The mytype1 type contains an actual string object, not a reference.

To use the two types above see the following code:

function main()
  mytype m
  string s

  m =@ mytype.new()
  s = "hello"
  m.m1 =@ s
  s = "foo"
end function m.m1

This will return foo, since m.m1 contains a reference to s.

function main()
  mytype1 m

  m =@ mytype1.new()
  m.m1 = "hello"
end function m.m1

This will return hello, since m.m1 is an embedded string.

function main()
  mytype m

  m =@ mytype.new()
  m.m1 = "hello"
end function m.m1

This will result in an error, since hello is not an object, it is a value and this type can only hold a reference to an object.

type mytype2
  mytype mm1 embed
  mytype mm2
end type

function main()
  mytype2 m
  string s

  m =@ mytype2.new()
  s = "hello"
  m.mm1 =@ mytype.new()
  m.mm1.m1 =@ s
end function m.mm1.m1

This will result in an error 52, since the type mytype has not been defined as embeddable. The error not embeddable will be generated.

type mytype embed
  string m1
end type

type mytype2
  mytype mm1 embed
  mytype mm2
end type

function main()
  mytype2 m
  string s

  m =@ mytype2.new()
  s = "hello"
  m.mm1.m1 =@ s
end function m.mm1.m1

The above should now work as expected.

type mytype embed
  string m1 embed
end type

type mytype2
  embed
  mytype mm1
  mytype mm2
end type

function main()
  mytype2 m

  m =@ mytype2.new()
  m.mm1.m1 = "hello"
  m.mm2.m1 = m.mm1.m1
  m.mm2.m1 = .lstr(m.mm2.m1, 2)
end function m.mm1.m2

This should also work and produce an output of he.

type mytype
  string m1
  mytype next
end type

function main()
  string s
  mytype m,mfirst

  s = "hello"
  m =@ mytype.new()
  mfirst =@ m
  m.next =@ mytype.new()
  m =@ m.next
  m.next =@ mytype.new()
  m =@ m.next
  m.next =@ mytype.new()
  m =@ m.next
  m.next =@ mytype.new()
  m =@ m.next
  m.m1 =@ s
  m =@ mfirst
  mfirst =@ .nul

end function m.next.next.next.next.m1

This is an example of a singly-linked list which should return hello. The ability to include references to the same type as that being defined makes it possible to create complex data structures in memory, such as lists and trees.

A final note about embedded objects. Some objects cannot be embedded, such as fsfileinputstream or fsfileoutputstream or any of the ppcstype1 objects, mainly because they cannot be initialized by calling their new function.

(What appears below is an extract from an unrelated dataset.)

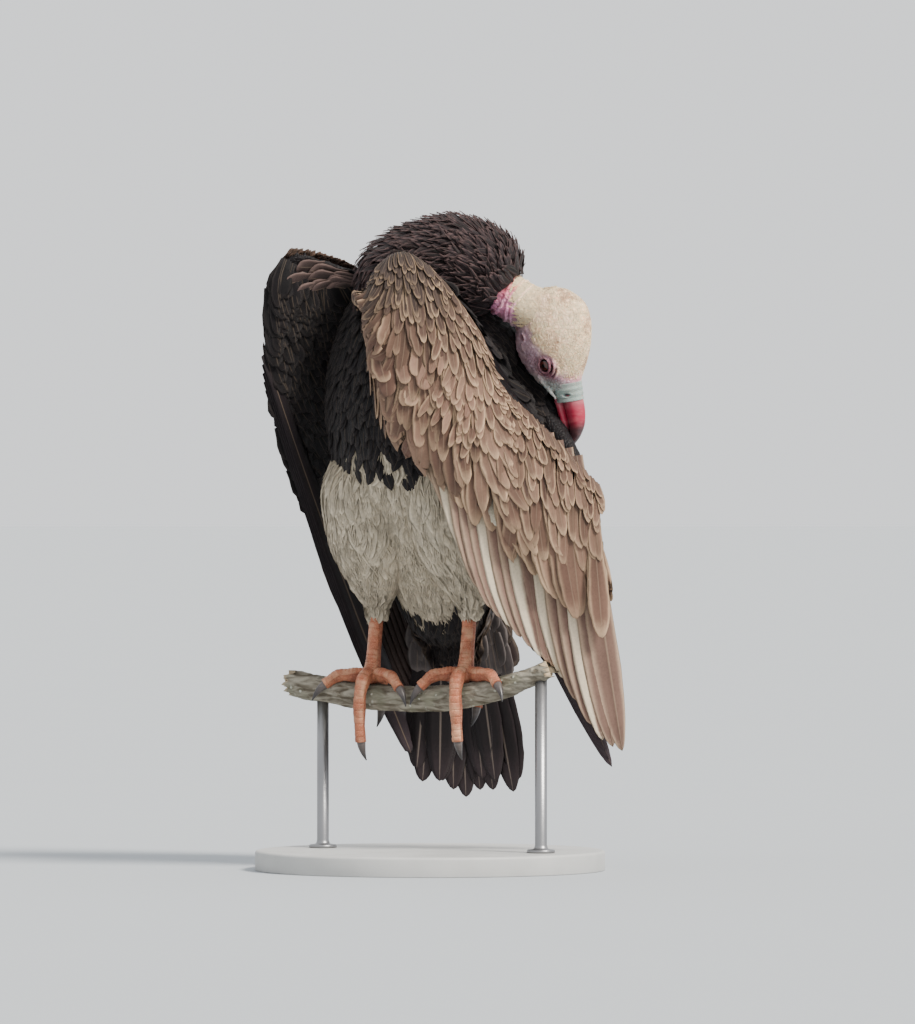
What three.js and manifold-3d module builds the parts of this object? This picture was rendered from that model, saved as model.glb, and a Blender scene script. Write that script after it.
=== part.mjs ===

However, references to any object type can be part of a type definition.

The previous types consisted only of values and references to values but did not include methods. A more powerful kind of user-defined type is one that includes methods. Any user-defined type can also have a user-defined new() method that allows the programmer to do initialization of the newly created object when it is created. To create the methods, the functions must be defined in the same module (compilation object) as that where the type is defined and they must follow the type definition in the code file. It is defined by using the type name followed by the dot operator followed by the function name. The first argument to the function must be the type itself and in the case of the new() method it must return the object of the type that was passed in, otherwise the assignment to the variable will fail. See the example that follows:

type tCustInfo export
  string sCustID embed
  string sFirstname embed
  string sLastname embed
  datetime dtCreated embed
  string sCreatedBy embed
  function copy
end type

function tCustInfo.new(tCustInfo me, string sCreatedBy)
  me.dtCreated.setnow()
  me.sCreatedBy = sCreatedBy
end function me

function tCustInfo.copy(tCustInfo me)
  tCustInfo copy

  copy =@ tCustInfo.new(me.sCreatedBy)
  copy.sCustID = me.sCustID
  copy.sFirstname = me.sFirstname
  copy.sLastname = me.sLastname
  copy.dtCreated = me.dtCreated
end function copy

The preceding example shows a user-defined type that implements a new() method and a copy() method. The copy() method is implemented so that it produces an exact copy rather than a copy with a potentially new creator ID and new creation datetime. Typically such types will be defined and implemented in a single code file and then compiled as a SIMPOL pre-compiled module file that can be added to a project either at compilation or at runtime. That is the purpose of the export keyword in the type definition, to ensure that the type is visible outside the module. The functions do not require the export keyword since they are made available within the type.

If the new() method is listed inside the type definition then it can be called again to reinitialize the type. It is not necessary to list it, however, unless it should be possible to call at some point other than during the initial call to create the object.

Another important issue is the proper use of the keywords embed, reference, and resolve. By default, properties added to a type definition are references to items of a specified type (or any type using type(*), any value type by using type(=), or any matching tagged type when using type(<tagname>)). To make a property embedded, the embed keyword can be added to the end of the statement. To switch the default from by reference to embedded, the embed keyword can be placed inside the type definition on a line of its own. To switch back, place the reference keyword on a line by itself. These switches only apply within a type definition. The change of the default resets to "by reference" after exiting a type definition. The resolve keyword is used for a very special situation. Normally properties that are not embedded are not examined when trying to resolve the name of a property or method, but if the resolve keyword is added to the end of the property definition, then at runtime that property will be included when searching for a property or method that is not listed at the first level of the type definition. Let's look at a small example of this:

type myform
  form1 f
  string sFormname embed
end type

type myapplication
  myform mf resolve
  embed
  string sUsername
  datetime dtStart
end type

function main()
  myapplication app

  app =@ myapplication.new()
  ⋮
  app.addcontrol(…)
  ⋮
end function

Normally it would not be possible to call a method of the form1 object without directly referencing the f, but the use of the resolve keyword allows this. However, if the form1 object has not yet been initialized this will result in a runtime error number 21, "Object not found". Using the resolve keyword can help in creating powerful and easy-to-use types, but it is important that the types are designed in such a way as to minimize the likelyhood that those portions marked with resolve will cause an error because they are uninitialized. That might mean that the type's new() method takes parameters that allow the correct initialization.